## DATA SECTION
::::::
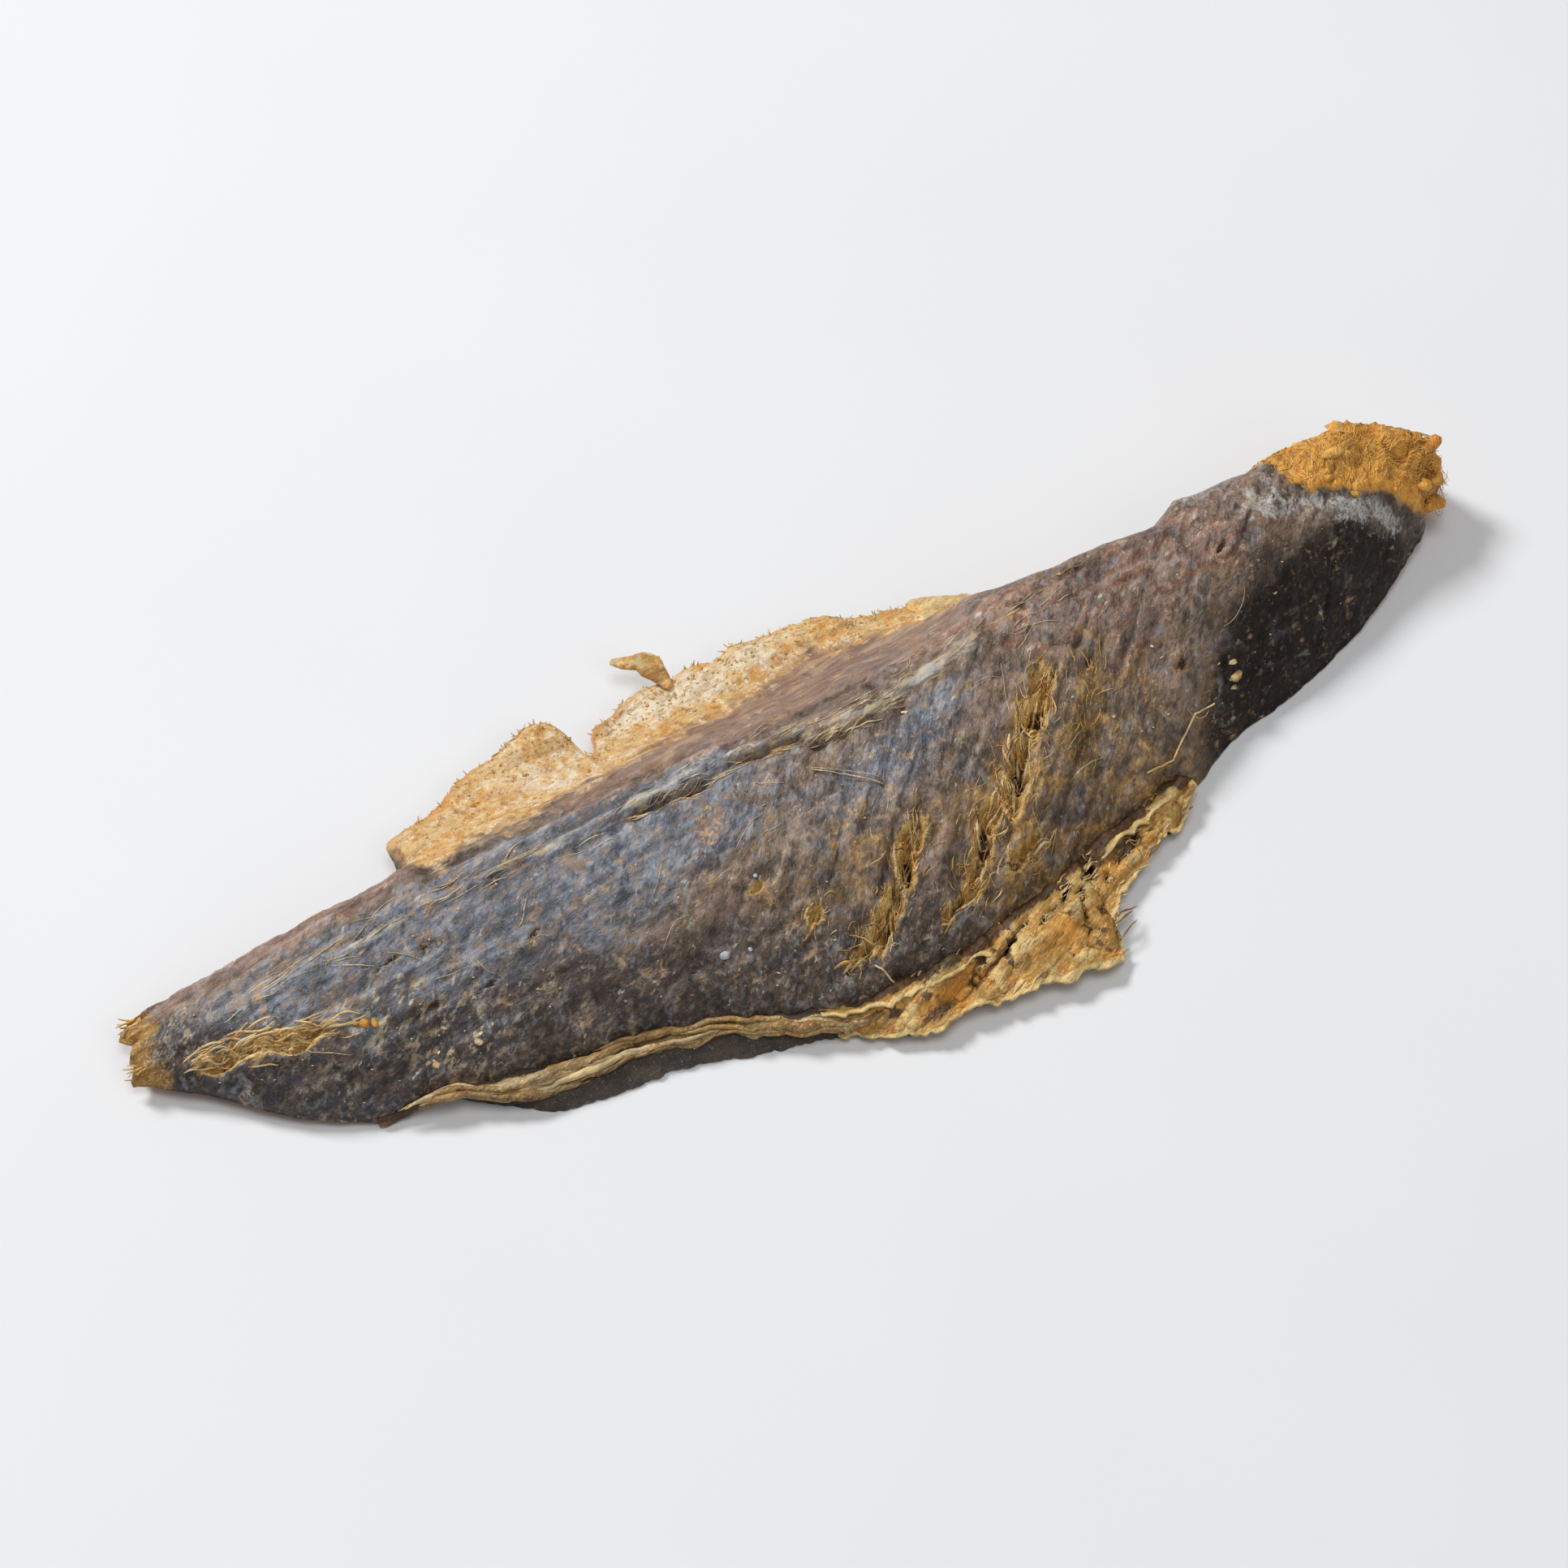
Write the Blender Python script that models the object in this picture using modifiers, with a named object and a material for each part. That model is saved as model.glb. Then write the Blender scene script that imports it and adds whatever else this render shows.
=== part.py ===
"""One hot-smoked, dried fish: headless, gutted, opened along the belly, lying skin side up.

Frame: +X runs from the tail stub to the cut head end, +Y to the side with the long
thin belly flap, +Z up.  The origin is the centre of the bounding box at its base.
All sizes are in metres.
"""
import math

import bmesh
import bpy
from mathutils import Vector

MM = 0.001

# ---------------------------------------------------------------- driving sizes
LENGTH = 171.0 * MM          # tail stub to the cut head end
FLAP_THICK = 1.3 * MM        # dried belly wall, the long flap on +Y
RAG_THICK = 1.5 * MM         # torn belly wall on -Y
FLAP_LIFT = 2.6 * MM         # underside of the +Y flap above the table
RAG_LIFT = 0.9 * MM          # underside of the -Y flap above the table
TAIL_LIFT = 1.6 * MM         # the tail stub and the head end curl up a little
HEAD_LIFT = 2.2 * MM
EDGE_SWELL = 1.0 * MM        # how far the skin's edge stands over the flap beside it

COLUMNS = 50                 # cage cells along the fish
FAR_ROWS, BACK_ROWS, NEAR_ROWS = 2, 5, 3   # cage cells: +Y flap, back, -Y flank and flap

# Half-widths and heights at stations along the fish, in mm.  Each row is
# station from the middle, +Y flap edge, +Y skin edge, crest offset, crest height,
# -Y skin edge, -Y flap edge.
STATIONS = (
    (-85.5, 4.4, 3.6, 0.4, 4.2, -2.0, -3.0),
    (-79.0, 5.5, 4.8, -0.6, 6.2, -6.4, -8.0),
    (-71.0, 5.7, 5.0, -2.0, 8.2, -13.0, -15.4),
    (-60.0, 6.2, 5.4, -2.6, 10.2, -17.6, -20.8),
    (-51.0, 7.2, 5.8, -2.6, 11.3, -20.6, -25.2),
    (-45.0, 12.6, 6.0, -2.6, 12.0, -22.0, -27.6),
    (-36.0, 16.8, 6.3, -2.7, 12.7, -23.2, -28.8),
    (-28.0, 19.3, 6.4, -2.6, 13.2, -25.2, -30.2),
    (-22.4, 14.8, 6.8, -2.6, 13.6, -27.6, -31.8),
    (-15.0, 17.8, 7.2, -2.8, 13.9, -30.6, -33.4),
    (-6.0, 18.2, 7.8, -3.0, 14.2, -31.6, -37.2),
    (4.0, 18.5, 8.4, -3.0, 14.3, -30.6, -38.6),
    (14.0, 15.8, 8.4, -2.4, 14.2, -28.4, -39.2),
    (20.5, 12.8, 8.2, -1.4, 13.9, -26.2, -34.0),
    (27.0, 9.4, 7.8, -0.4, 13.5, -24.4, -29.2),
    (34.0, 8.4, 7.4, 0.6, 13.2, -21.6, -25.4),
    (44.0, 8.0, 7.2, 1.2, 13.0, -18.0, -19.8),
    (56.0, 9.6, 8.8, 1.8, 12.8, -15.4, -16.8),
    (68.0, 9.6, 8.8, 2.2, 12.2, -11.0, -12.2),
    (77.0, 8.8, 7.9, 2.2, 11.0, -6.0, -7.0),
    (85.5, 5.2, 4.4, 1.6, 8.4, -1.6, -2.4),
)


def smooth(a, b, x):
    """0 below a, 1 above b, smooth between."""
    t = min(1.0, max(0.0, (x - a) / (b - a)))
    return t * t * (3.0 - 2.0 * t)


def station(x):
    """The six profile values at x mm, on Catmull-Rom curves through STATIONS."""
    rows = STATIONS
    last = len(rows) - 1
    i = max(0, min(last - 1, sum(1 for r in rows if r[0] <= x) - 1))
    r1, r2 = rows[i], rows[i + 1]
    r0, r3 = rows[max(0, i - 1)], rows[min(last, i + 2)]
    t = (x - r1[0]) / (r2[0] - r1[0])
    out = []
    for k in range(1, 7):
        step = r2[0] - r1[0]
        m1 = (r2[k] - r0[k]) / max(r2[0] - r0[0], 1e-9) * step
        m2 = (r3[k] - r1[k]) / max(r3[0] - r1[0], 1e-9) * step
        h = (
            (2 * t**3 - 3 * t**2 + 1) * r1[k]
            + (t**3 - 2 * t**2 + t) * m1
            + (-2 * t**3 + 3 * t**2) * r2[k]
            + (t**3 - t**2) * m2
        )
        out.append(h * MM)
    return out


def end_lift(x):
    """How far the underside curls off the table towards each end."""
    half = LENGTH / 2
    return TAIL_LIFT * smooth(0.62, 1.0, -x / half) + HEAD_LIFT * smooth(0.68, 1.0, x / half)


def column_x(c):
    """Station of cage column c: closer together at the two ends, where the fish tapers."""
    t = 2.0 * c / COLUMNS - 1.0
    return LENGTH / 2 * (0.86 * t + 0.14 * math.sin(math.pi * t / 2))


def row_place(row):
    """(zone, share across that zone) of a cage row, from the +Y edge to the -Y edge."""
    if row <= FAR_ROWS:
        return "far", row / FAR_ROWS
    row -= FAR_ROWS
    if row <= BACK_ROWS:
        return "back", row / BACK_ROWS
    return "near", (row - BACK_ROWS) / NEAR_ROWS


def section_point(c, row, top):
    """A cage point of the loft: column c along the fish, row across it, upper or lower side."""
    x = column_x(c)
    far, far_skin, crest, crest_z, near_skin, near = station(x / MM)
    zone, share = row_place(row)
    lift = end_lift(x)
    flap_low = FLAP_LIFT + lift
    rag_low = RAG_LIFT + lift
    side_z = 0.50 * crest_z
    if zone == "far":
        y = far + (far_skin - far) * share
        upper = flap_low + FLAP_THICK + (side_z - flap_low - FLAP_THICK) * share**1.6
        lower = flap_low * (1.0 - smooth(0.2, 1.0, share)) + lift * smooth(0.2, 1.0, share)
    elif zone == "back":
        y = far_skin + (near_skin - far_skin) * share
        if y >= crest:
            across = (y - crest) / max(far_skin - crest, 1e-6)
            upper = side_z + (crest_z - side_z) * math.sqrt(max(0.0, 1.0 - across**2)) ** 0.9
        else:
            across = (crest - y) / max(crest - near_skin, 1e-6)
            foot = rag_low + RAG_THICK + EDGE_SWELL
            upper = foot + (crest_z - foot) * (1.0 - across**2.1)
        lower = lift
    else:
        y = near_skin + (near - near_skin) * share
        foot = rag_low + RAG_THICK + EDGE_SWELL * (1.0 - smooth(0.0, 0.5, share))
        upper = foot
        lower = lift + (rag_low - lift) * smooth(0.25, 1.0, share)
    return Vector((x, y, upper if top else lower))


def material(name, colour, roughness):
    mat = bpy.data.materials.new(name)
    mat.use_nodes = True
    shader = mat.node_tree.nodes["Principled BSDF"]
    shader.inputs["Base Color"].default_value = (*colour, 1.0)
    shader.inputs["Roughness"].default_value = roughness
    shader.inputs["Metallic"].default_value = 0.0
    return mat


def smoked_fish(collection):
    """The whole fish as one closed solid: a grid, thickened into a slab, then lofted."""
    rows = FAR_ROWS + BACK_ROWS + NEAR_ROWS
    bm = bmesh.new()
    bmesh.ops.create_grid(bm, x_segments=COLUMNS, y_segments=rows, size=1.0)
    raised = bmesh.ops.extrude_face_region(bm, geom=list(bm.faces))
    for item in raised["geom"]:
        if isinstance(item, bmesh.types.BMVert):
            item.co.z = 1.0
    for vert in bm.verts:
        column = round((vert.co.x + 1.0) / 2.0 * COLUMNS)
        row = round((1.0 - vert.co.y) / 2.0 * rows)
        vert.co = section_point(column, row, vert.co.z > 0.5)
    bmesh.ops.recalc_face_normals(bm, faces=list(bm.faces))
    mesh = bpy.data.meshes.new("smoked_fish")
    bm.to_mesh(mesh)
    bm.free()
    mesh.shade_smooth()
    obj = bpy.data.objects.new("smoked_fish", mesh)
    collection.objects.link(obj)
    flesh = obj.modifiers.new("soft_form", "SUBSURF")
    flesh.levels = 1
    flesh.render_levels = 1
    obj.data.materials.append(material("smoked_fish_skin", (0.150, 0.120, 0.100), 0.5))
    return obj


def centre_on_base(obj):
    """Moves the fish so that its bounding box is centred on the origin and stands on z = 0."""
    graph = bpy.context.evaluated_depsgraph_get()
    shown = obj.evaluated_get(graph)
    points = [v.co.copy() for v in shown.to_mesh().vertices]
    shown.to_mesh_clear()
    low = Vector([min(p[i] for p in points) for i in range(3)])
    high = Vector([max(p[i] for p in points) for i in range(3)])
    shift = Vector((-(low.x + high.x) / 2, -(low.y + high.y) / 2, -low.z))
    for vert in obj.data.vertices:
        vert.co += shift


def main():
    for old in list(bpy.data.objects):
        bpy.data.objects.remove(old)
    collection = bpy.data.collections.new("smoked_fish")
    bpy.context.scene.collection.children.link(collection)
    fish = smoked_fish(collection)
    bpy.context.view_layer.update()
    centre_on_base(fish)


main()
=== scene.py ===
"""The looks of one smoked fish: headless, gutted, opened along the belly, skin side up.

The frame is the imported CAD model.  +X runs from the tail stub to the cut head end, +Y to the
side with the long thin flap.  Shapes are worked out in millimetres on the same loft as the CAD
solid and turned to metres when a mesh is made.
"""
import math

import bpy
import numpy as np
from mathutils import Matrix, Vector


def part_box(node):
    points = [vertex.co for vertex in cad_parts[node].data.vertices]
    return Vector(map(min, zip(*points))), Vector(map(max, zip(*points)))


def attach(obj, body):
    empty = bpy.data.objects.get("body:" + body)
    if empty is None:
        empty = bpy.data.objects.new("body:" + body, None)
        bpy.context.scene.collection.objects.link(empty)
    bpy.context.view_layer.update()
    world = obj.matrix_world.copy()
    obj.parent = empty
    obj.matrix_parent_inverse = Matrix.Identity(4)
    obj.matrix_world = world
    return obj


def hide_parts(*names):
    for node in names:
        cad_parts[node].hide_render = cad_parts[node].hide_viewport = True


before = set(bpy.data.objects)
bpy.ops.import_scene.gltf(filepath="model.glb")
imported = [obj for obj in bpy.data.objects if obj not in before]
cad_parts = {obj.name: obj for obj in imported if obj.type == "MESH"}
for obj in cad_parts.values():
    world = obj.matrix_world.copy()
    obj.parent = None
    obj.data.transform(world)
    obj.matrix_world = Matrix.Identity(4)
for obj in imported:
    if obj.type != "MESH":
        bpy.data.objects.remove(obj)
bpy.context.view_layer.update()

MM = 0.001
LOW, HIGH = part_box("smoked_fish")
HALF = (HIGH.x - LOW.x) / 2 / MM                   # half of the fish's length, mm
RIM_Y = 18.6                                       # the loft's own Y of the long flap's rim at the middle
SHIFT_Y = HIGH.y / MM - 18.59                      # loft Y to frame Y, mm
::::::
## AIM OF THE EXERCISE
Copy exactly the lines that run from the first line of the data to the line containing "lying skin side up.", please, with both ends included and nothing else.

## REPLY TO THE TASK
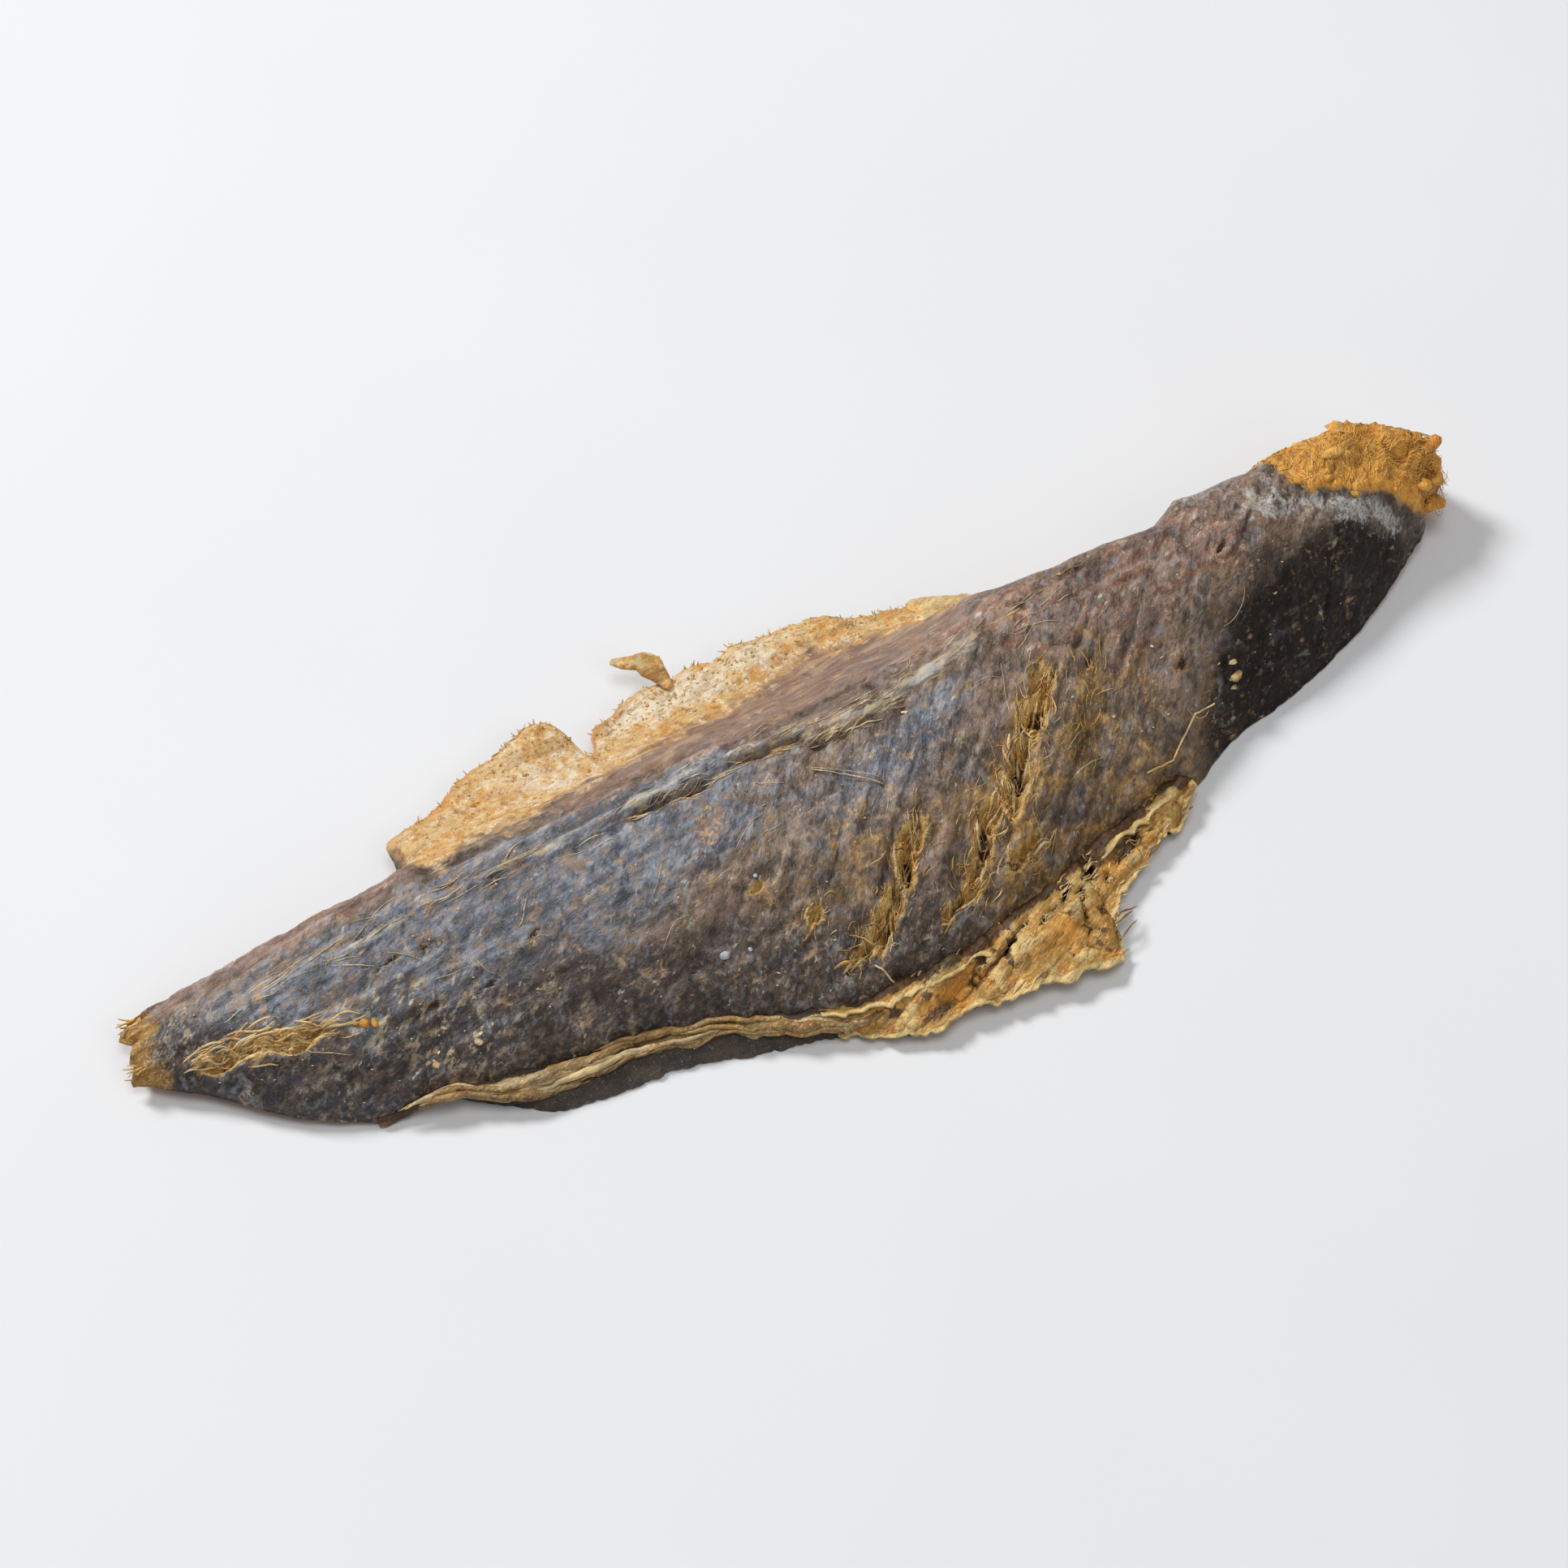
Write the Blender Python script that models the object in this picture using modifiers, with a named object and a material for each part. That model is saved as model.glb. Then write the Blender scene script that imports it and adds whatever else this render shows.
=== part.py ===
"""One hot-smoked, dried fish: headless, gutted, opened along the belly, lying skin side up.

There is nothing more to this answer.